When considering the visual approach to the production, the designer Paul Brown and I resisted a purely historical approach.

Traditional period drama would not be enough for this opera. It had to have grandeur. It needed the oppressiveness of the court. A world within a world.

1659 Diego Rodríguez de Silva y Velazquez (Spanish painter, 1599–1660) Infanta Margarita in a Blue Dress.

We found our visual clue in the paintings of the Spanish court by Velasquez. His paintings with their psychologically acute insights and their court formality express the essence of the world of the opera. The madness was there. Figures encased in costumes of silk that were in themselves a prison. We didn’t aim to recreate the paintings on stage but to suggest the world they inhabited.
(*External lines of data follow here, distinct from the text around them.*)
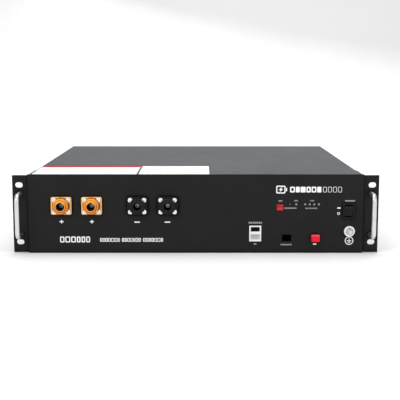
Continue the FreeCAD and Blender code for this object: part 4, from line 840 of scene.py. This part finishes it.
def build_floor():
    """A floor that curves up into a wall behind the module."""
    profile = [(FLOOR_NEAR, 0.0), (SWEEP_START, 0.0)]
    for k in range(1, SWEEP_STEPS + 1):
        angle = math.radians(90.0 * k / SWEEP_STEPS)
        profile.append((SWEEP_START + SWEEP_RADIUS * math.sin(angle),
                        SWEEP_RADIUS * (1 - math.cos(angle))))
    profile.append((SWEEP_START + SWEEP_RADIUS, WALL_TOP))
    mesh = bmesh.new()
    left, right = ([mesh.verts.new((x, y, CAD_BOX[0].z + z)) for y, z in profile]
                   for x in (-FLOOR_HALF_WIDTH, FLOOR_HALF_WIDTH))
    for i in range(len(profile) - 1):
        mesh.faces.new((left[i], right[i], right[i + 1], left[i + 1]))
    data = bpy.data.meshes.new("studio_floor")
    mesh.to_mesh(data)
    mesh.free()
    floor = bpy.data.objects.new("studio_floor", data)
    bpy.context.scene.collection.objects.link(floor)
    for polygon in data.polygons:
        polygon.use_smooth = True
    data.materials.append(floor_material())


def build_world():
    world = bpy.data.worlds.new("studio")
    bpy.context.scene.world = world
    world.use_nodes = True
    background = world.node_tree.nodes["Background"]
    background.inputs["Color"].default_value = (1.0, 1.0, 1.0, 1.0)
    background.inputs["Strength"].default_value = 0.68


def add_light(name, place, target, width, height, watts):
    data = bpy.data.lights.new(name, "AREA")
    data.energy = watts
    data.shape = "RECTANGLE"
    data.size = width
    data.size_y = height
    light = bpy.data.objects.new(name, data)
    light.location = place
    aim = Vector(target) - Vector(place)
    light.rotation_euler = aim.to_track_quat("-Z", "Y").to_euler()
    bpy.context.scene.collection.objects.link(light)


def add_camera():
    data = bpy.data.cameras.new("camera")
    data.lens = 79.2
    data.sensor_width = 36.0
    data.clip_start = 0.05
    data.clip_end = 30.0
    camera = bpy.data.objects.new("camera", data)
    camera.location = (CENTRE_X + CAMERA_RIGHT, PANEL_Y - CAMERA_DISTANCE,
                       PANEL_LOW.z + CAMERA_HEIGHT)
    camera.rotation_euler = (math.radians(90.0 - CAMERA_DOWN), 0.0, 0.0)
    bpy.context.scene.collection.objects.link(camera)
    bpy.context.scene.camera = camera


# ---------------------------------------------------------------- build
print_front_panel()
print_wide_label()
print_square_label()
for name, centre in SOCKETS.items():
    build_seal(name, centre)
build_floor()
build_world()
for light in LIGHTS:
    add_light(*light)
add_camera()

bpy.context.scene.view_settings.view_transform = "Standard"
bpy.context.view_layer.update()
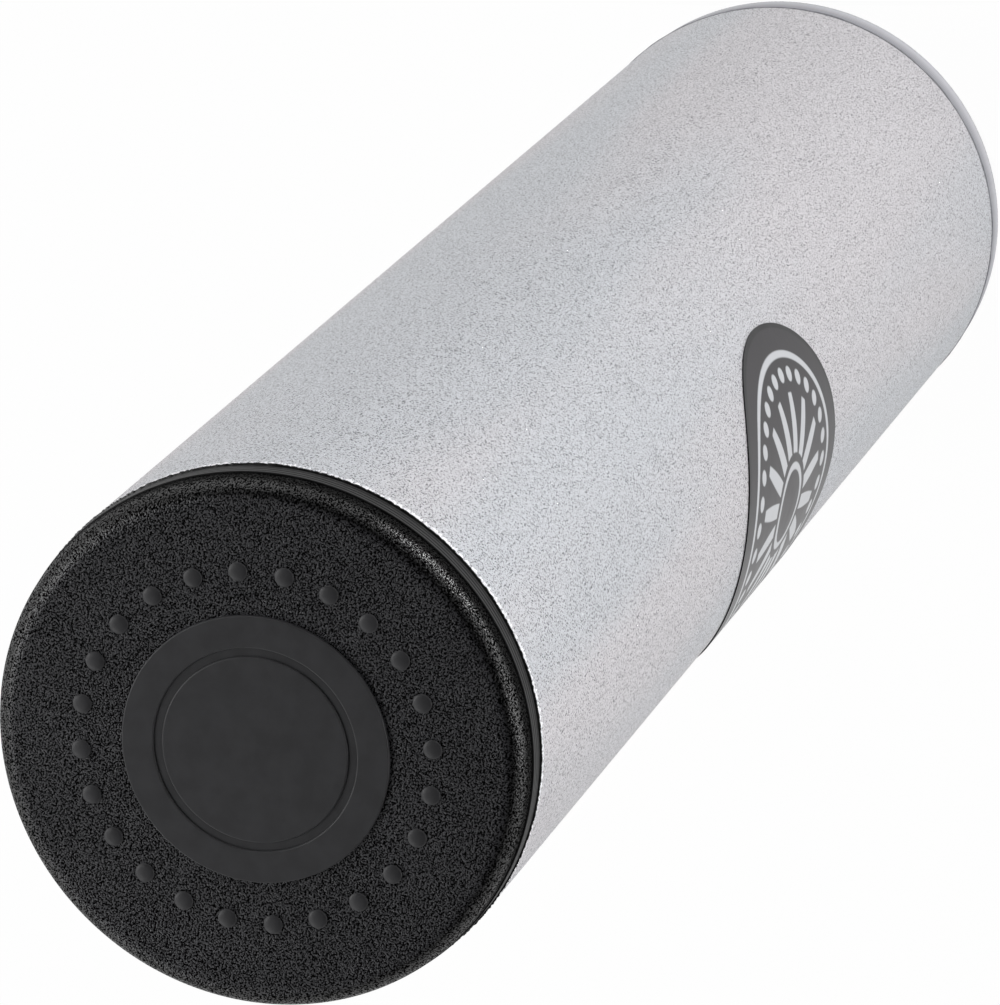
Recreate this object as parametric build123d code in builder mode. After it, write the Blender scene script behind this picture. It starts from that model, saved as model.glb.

We wanted to create our own idea of the atmosphere at the heart of the piece.

Visiting the Prado and sitting in front of these extraordinary paintings and then going to Phillip’s Palace of Escorial, I began to understand the sheer oppressive magnificence of the Spanish Baroque.

The set begins in the mausoleum of St Yuste and the story ends there. The intervening scenes are constructed from fragments of that mausoleum, rearranged and added to in order create the other settings. The tomb is the overriding hidden metaphor of this production and every scene is a form of momento mori or constant reminder of death.